Legitimate computer science should be about assembly and C for the most part. Knowing mathematically how the 1s and 0s are outputting through the machines circuit.
Nowadays it's just an antiquated term for programmer. The average C programmer if wager is above 40 years of age whereas the average python or web dev dev must be pushing late 20s.
I think it really depends what part of math and what part of computer science you're talking about. Certainly foundations of computation use finite objects from countable sets... But there is more to CS than turing machines and encodings of numbers.
For example: Computer vision, machine learning, data science, cryptography, etc are all rife with infinite objects!

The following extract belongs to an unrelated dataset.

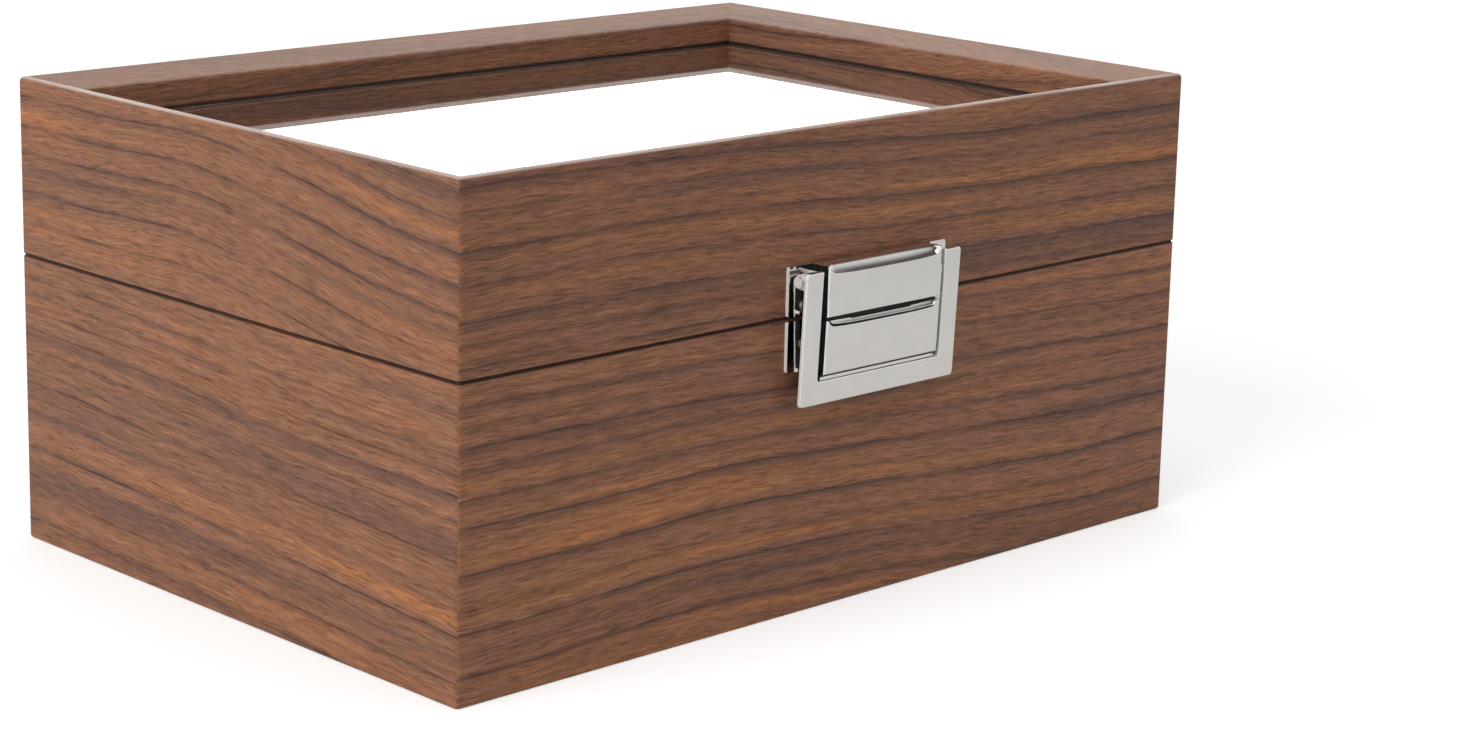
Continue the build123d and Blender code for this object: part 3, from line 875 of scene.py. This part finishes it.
def claspFlapPiece():
    half, arm, wide = clasp["half"], clasp["armWidth"], clasp["blockHalf"]
    top, foot, blockTop, blockFoot = clasp["top"], clasp["foot"], clasp["blockTop"], clasp["blockFoot"]
    bar = foot + clasp["barHeight"]
    footRound, topRound, windowTop, windowFoot = clasp["rounds"]
    outline = roundedCorners([
        (-half, foot, footRound), (half, foot, footRound),
        (half, top, topRound), (half - arm, top, windowTop), (half - arm, bar, windowFoot),
        (arm - half, bar, windowFoot), (arm - half, top, windowTop), (-half, top, topRound)])
    points, faces = [], []
    platePiece(points, faces, outline, clasp["front"], clasp["back"], clasp["edgeRound"])
    back = clasp["blockBack"]
    blockPiece(points, faces, blockFoot, blockTop, clasp["blockFront"], back, clasp["hollowBelow"])
    # sheet behind the block: a pale step, and painted shade in the dark slit below it and the dark line
    # above it
    sheet, behind, inset = clasp["sheetFront"], back + 0.05, clasp["sheetInset"]
    slitHeight, slitDepth = clasp["slit"]
    boxPiece(points, faces, (-wide, sheet, bar - 1.0), (wide, behind, blockFoot - slitHeight))
    boxPiece(points, faces, (-wide, sheet + slitDepth, bar), (wide, behind, blockFoot + 0.5))
    boxPiece(points, faces, (inset - wide, sheet, blockTop - 1.0),
             (wide - inset, behind, blockTop + clasp["sheetAbove"]))
    width, height, depth, nibTop = clasp["nib"]
    boxPiece(points, faces, (-width / 2, back - 0.1, nibTop - height), (width / 2, back + depth, nibTop))
    inset = clasp["bossInset"]
    bossPiece(points, faces, inset - half, arm - half - inset)
    bossPiece(points, faces, half - arm + inset, half - inset)
    flap = claspObject("claspFlap", points, faces, (clasp["middle"],) + clasp["pin"], clasp["lean"],
                       blockTop + 1.0, blockFoot - slitHeight + 0.02, sheet - 0.02)
    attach(flap, "flap")
    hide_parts("clasp_flap")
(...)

Proof assistant software and SMT solvers can also prove things about infinite mathematical structures from number theory, ZFC, topology, etc.
Pure mathematics also cares about finite algorithms. Every proof is a finite sequence of deductions on finite objects from a countable set... eg a computer program!
Other examples include: computing bounds, integrals, roots of polynomials, divisors, bases, fundamental groups, etc. Pure math is full of computation!
tl;dr the line between math and cs is extremely fuzzy.
Compare with most of "legacy" mathematics, which studies countable structures (so the description can use arbitrary series).
Of course, there are larger sets, but they mostly serve as a theater (just like countable infinity is just a theater of computer science).
Finite sets in the rest of mathematics are sometimes considered uninteresting, but not so in computer science, where only very small sets (roughly of up to 32 elements, all subsets can be easily checked on a typical computer) are considered uninteresting.
Good example is number theory, which philosophically considers all natural numbers, regardless of size, to be equal type of objects. In computer science, the (although fuzzy) magnitude of numbers plays much bigger role.